C’est un de ces petits miracles qui font l’histoire des grandes équipes. La France, championne du monde en titre, vient de réaliser un Euro 2000 époustouflant durant lequel elle ne fut pas épargnée par la qualité de ses adversaires. Mais la finale lui a échappé, non pas qu’elle ait mal joué, mais son adversaire a mieux maîtrisé son sujet ce soir-là. Roger Lemerre, le coach français, n’est pourtant pas resté les bras croisés: il a fait entrer tour à tour les attaquants Sylvain Wiltord (58e), David Trezeguet (76e) et Robert Pires (86e), les trois mêmes remplaçants que lors de la demi-finale face au Portugal. Un choix guidé par les impératifs plus que par la superstition, et qui a doté l’équipe de France de quatre attaquants.
54 secondes
Peu de temps après l'entrée du Girondin (à la 58e minute et à la place de Dugarry), celui-ci est servi par Zidane et se retrouve dans la position de son futur but, pour échouer sur Toldo en oubliant Djorkaeff au second poteau. Même angle et même conclusion pour Henry quelques minutes plus tard, après un coup franc de Zidane... Les Bleus insisteront sur ce côté gauche. L’Italie est habituée à tenir un siège devant son but, comme elle l'a prouvé au cours d'une demi-finale épique face aux Pays-Bas. Les Azzurri auraient pourtant dû la boucler pour de bon cette finale, lorsque les Français se ruaient à l’assaut, laissant des espaces en défense. Une erreur stratégique face à des Tricolores qui n’ont jamais été aussi sûrs d’eux que lors de ce tournoi, avec un parcours sans doute encore plus difficile que celui de la Coupe du monde, où ils ont croisé tant d’adversaires coriaces, tant de situations différentes à régler que rien vraiment, ne semble pouvoir bousculer leurs certitudes. Alessandro Del Piero, entré à la 53e minute, s’est bien retrouvé deux fois seul devant Fabien Barthez, mais il a trop croisé sa frappe du gauche puis vu le gardien monégasque repousser sa tentative. Delvecchio, servi par Totti, ne cadre pas plus.
Et ce fut sans doute au moment où la France entière commençait à ranger ses drapeaux, à admettre que son équipe chérie n’était plus invincible, et qu’après tout, elle restait championne du monde, c’est à ce moment précis que Sylvain Wiltord récupéra le ballon aux abords de la surface italienne. Il ne restait plus, officiellement, que 54 secondes à jouer.
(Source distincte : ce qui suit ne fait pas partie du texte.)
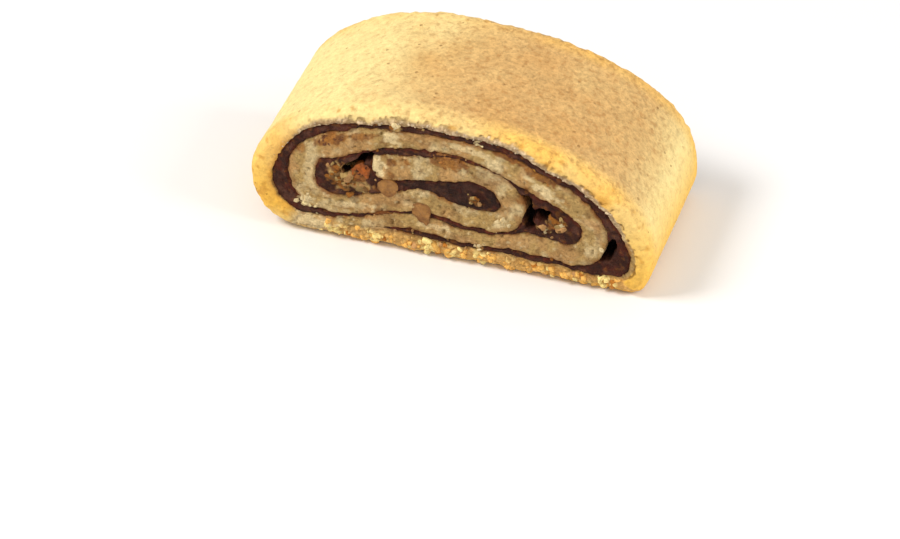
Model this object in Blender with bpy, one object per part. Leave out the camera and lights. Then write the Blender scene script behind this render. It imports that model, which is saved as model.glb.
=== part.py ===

Les Italiens plongent leurs visages entre leurs mains ou lèvent les yeux au ciel en maudissant celui qui leur a joué ce mauvais tour. Les Français, eux, congratulent leur buteur miracle. Hormis Thierry Henry,qui préfère signifier au banc italien qu’il faut se rasseoir. Une autre histoire commence, celle de la prolongation.